Alibaba Cloud E-MapReduce (EMR) is a big data processing solution provided by Alibaba Cloud.

Introduction

EMR is built on Alibaba Cloud Elastic Compute Service (ECS) and developed based on both open source Apache Hadoop and Apache Spark. It allows you to conveniently use peripheral systems in the Hadoop and Spark ecosystems to analyze and process data. EMR can also read data from or write data to other Alibaba Cloud storage systems and database systems, such as Object Storage Service (OSS) and ApsaraDB RDS.
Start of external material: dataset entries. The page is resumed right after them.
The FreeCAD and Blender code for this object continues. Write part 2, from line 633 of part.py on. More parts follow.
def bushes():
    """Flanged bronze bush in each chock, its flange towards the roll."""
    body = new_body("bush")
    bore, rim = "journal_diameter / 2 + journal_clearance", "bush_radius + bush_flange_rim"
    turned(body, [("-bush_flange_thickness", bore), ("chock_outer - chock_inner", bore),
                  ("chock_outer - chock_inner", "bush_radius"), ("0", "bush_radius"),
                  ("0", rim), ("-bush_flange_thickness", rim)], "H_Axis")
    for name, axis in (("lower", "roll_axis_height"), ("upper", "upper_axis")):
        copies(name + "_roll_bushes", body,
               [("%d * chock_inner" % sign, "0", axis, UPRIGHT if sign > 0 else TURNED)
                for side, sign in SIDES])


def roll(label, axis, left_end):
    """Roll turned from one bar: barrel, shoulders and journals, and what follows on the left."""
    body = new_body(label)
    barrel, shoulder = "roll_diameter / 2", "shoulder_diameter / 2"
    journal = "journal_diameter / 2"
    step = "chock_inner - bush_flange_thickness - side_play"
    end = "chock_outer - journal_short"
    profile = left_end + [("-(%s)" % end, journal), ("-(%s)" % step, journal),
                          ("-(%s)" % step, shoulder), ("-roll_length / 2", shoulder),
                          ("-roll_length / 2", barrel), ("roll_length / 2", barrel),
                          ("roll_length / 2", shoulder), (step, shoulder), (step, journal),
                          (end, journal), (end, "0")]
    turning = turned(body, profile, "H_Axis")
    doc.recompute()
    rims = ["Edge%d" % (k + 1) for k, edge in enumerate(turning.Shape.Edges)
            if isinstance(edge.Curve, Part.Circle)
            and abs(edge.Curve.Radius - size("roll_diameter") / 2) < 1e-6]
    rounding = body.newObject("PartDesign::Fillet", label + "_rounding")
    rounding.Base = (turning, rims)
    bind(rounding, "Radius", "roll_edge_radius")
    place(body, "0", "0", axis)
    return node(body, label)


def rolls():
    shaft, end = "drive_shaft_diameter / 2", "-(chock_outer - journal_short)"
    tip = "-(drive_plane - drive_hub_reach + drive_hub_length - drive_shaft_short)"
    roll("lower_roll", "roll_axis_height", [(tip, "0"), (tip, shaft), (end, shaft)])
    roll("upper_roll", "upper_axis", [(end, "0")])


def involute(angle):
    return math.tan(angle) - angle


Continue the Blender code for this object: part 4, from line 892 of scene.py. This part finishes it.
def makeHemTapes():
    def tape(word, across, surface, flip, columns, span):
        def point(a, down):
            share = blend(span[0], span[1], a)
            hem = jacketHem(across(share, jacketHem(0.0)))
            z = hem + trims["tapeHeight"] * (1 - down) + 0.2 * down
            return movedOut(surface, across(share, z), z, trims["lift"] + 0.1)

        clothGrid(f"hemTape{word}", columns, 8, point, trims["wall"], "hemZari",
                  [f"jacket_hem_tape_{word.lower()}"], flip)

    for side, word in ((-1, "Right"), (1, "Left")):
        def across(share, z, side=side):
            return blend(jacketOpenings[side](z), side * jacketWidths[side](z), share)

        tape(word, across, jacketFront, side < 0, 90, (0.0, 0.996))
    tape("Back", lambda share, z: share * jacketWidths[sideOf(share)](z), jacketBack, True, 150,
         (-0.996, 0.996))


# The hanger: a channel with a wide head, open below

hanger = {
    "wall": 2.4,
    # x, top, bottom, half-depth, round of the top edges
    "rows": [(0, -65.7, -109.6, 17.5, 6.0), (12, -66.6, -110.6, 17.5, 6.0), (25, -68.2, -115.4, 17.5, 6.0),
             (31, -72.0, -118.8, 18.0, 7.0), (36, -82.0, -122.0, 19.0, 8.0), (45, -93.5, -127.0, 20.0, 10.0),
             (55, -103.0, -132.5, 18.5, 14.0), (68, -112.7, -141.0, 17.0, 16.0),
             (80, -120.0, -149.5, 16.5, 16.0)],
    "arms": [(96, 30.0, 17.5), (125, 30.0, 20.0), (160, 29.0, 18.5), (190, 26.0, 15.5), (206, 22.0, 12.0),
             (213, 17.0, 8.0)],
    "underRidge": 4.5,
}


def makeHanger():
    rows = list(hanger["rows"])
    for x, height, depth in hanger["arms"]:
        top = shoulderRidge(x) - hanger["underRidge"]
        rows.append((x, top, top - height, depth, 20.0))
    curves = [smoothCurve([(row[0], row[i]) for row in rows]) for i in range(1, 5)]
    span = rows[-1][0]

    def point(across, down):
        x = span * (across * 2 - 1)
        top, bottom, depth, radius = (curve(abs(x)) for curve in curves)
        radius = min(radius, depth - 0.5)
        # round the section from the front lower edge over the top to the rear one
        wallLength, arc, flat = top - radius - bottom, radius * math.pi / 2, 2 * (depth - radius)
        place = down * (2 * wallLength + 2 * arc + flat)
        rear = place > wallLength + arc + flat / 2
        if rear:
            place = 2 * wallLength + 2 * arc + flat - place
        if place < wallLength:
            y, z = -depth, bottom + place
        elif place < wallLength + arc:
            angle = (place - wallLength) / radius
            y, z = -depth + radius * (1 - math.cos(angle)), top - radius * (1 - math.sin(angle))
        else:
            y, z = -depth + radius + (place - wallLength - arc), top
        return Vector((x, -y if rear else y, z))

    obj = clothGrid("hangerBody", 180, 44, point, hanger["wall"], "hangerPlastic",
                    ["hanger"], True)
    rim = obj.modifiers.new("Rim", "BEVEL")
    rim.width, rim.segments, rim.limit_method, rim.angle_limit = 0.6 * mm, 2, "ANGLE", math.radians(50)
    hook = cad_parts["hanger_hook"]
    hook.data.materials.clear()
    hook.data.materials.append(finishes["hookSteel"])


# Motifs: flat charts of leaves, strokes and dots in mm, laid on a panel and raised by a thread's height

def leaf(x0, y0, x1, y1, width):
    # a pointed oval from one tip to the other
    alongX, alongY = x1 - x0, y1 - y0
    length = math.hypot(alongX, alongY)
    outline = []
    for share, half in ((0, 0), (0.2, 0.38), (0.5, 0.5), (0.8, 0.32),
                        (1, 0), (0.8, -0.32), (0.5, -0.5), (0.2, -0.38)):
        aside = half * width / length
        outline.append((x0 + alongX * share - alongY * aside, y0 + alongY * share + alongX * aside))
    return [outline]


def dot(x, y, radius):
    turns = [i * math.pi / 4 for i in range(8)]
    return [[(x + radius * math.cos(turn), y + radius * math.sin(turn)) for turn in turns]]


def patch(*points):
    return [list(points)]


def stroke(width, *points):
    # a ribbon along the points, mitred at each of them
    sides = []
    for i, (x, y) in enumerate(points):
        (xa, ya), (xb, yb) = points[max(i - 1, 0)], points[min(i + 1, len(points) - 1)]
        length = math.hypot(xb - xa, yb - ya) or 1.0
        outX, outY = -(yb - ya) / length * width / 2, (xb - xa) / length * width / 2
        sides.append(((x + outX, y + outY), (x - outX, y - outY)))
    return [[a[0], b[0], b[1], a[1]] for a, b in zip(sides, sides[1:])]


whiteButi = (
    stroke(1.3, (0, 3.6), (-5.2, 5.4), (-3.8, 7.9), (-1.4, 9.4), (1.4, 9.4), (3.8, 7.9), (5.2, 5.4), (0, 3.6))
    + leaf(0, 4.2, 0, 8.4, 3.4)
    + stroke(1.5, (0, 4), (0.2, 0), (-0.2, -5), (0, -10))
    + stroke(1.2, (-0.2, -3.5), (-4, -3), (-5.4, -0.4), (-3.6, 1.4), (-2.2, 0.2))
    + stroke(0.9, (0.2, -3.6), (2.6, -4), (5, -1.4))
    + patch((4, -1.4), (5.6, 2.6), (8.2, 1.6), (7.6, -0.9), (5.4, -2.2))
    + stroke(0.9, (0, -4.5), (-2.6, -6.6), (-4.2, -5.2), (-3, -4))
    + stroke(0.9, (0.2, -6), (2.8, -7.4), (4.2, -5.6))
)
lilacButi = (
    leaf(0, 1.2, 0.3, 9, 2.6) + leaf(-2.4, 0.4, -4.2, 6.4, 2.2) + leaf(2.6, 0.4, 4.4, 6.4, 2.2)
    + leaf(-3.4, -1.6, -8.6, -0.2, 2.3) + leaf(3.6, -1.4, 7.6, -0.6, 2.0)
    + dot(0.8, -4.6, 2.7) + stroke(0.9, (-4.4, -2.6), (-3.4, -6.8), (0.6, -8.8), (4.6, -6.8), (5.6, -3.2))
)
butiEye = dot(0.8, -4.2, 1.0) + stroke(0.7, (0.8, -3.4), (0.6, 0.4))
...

SmartData is a storage service for the EMR Jindo engine. SmartData provides centralized storage, caching, and computing optimization for EMR computing engines and extends storage features.
Note

Advantages over open source big data ecosystems

If you use an open source distributed processing system, such as Hadoop or Spark, to process data without using EMR, you must perform all the steps in the following figure.Procedure

In this procedure, only the last three steps are related to your application logic. The first seven steps are all preparations, which are complex and time-consuming. EMR integrates all the required cluster management tools to provide the following features: host selection, environment deployment, cluster building, cluster configuration, cluster running, job configuration, job running, cluster management, and performance monitoring. This frees you from all the tedious procurement, preparation, and O&M work required to build clusters. You need only to focus on the processing logic of your applications.

EMR also offers different combinations of cluster services to meet your business requirements. For example, to perform daily data measurement and batch computing, you need only to run the Hadoop service for EMR. If you also want to perform stream computing and real-time computing, you can add the Spark service.

Composition of EMR clusters

Clusters are the core user-oriented component of EMR. An EMR cluster is a Hadoop or Spark cluster that is deployed on one or more ECS instances. For example, a Hadoop cluster consists of some daemon processes, such as NameNode, DataNode, ResouceManager, and NodeManager. These daemon processes run on the ECS instances of the cluster. Each ECS instance corresponds to a node. The NameNode and ResourceManager processes run on master nodes, whereas the DataNode and NodeManager processes run on core and task nodes.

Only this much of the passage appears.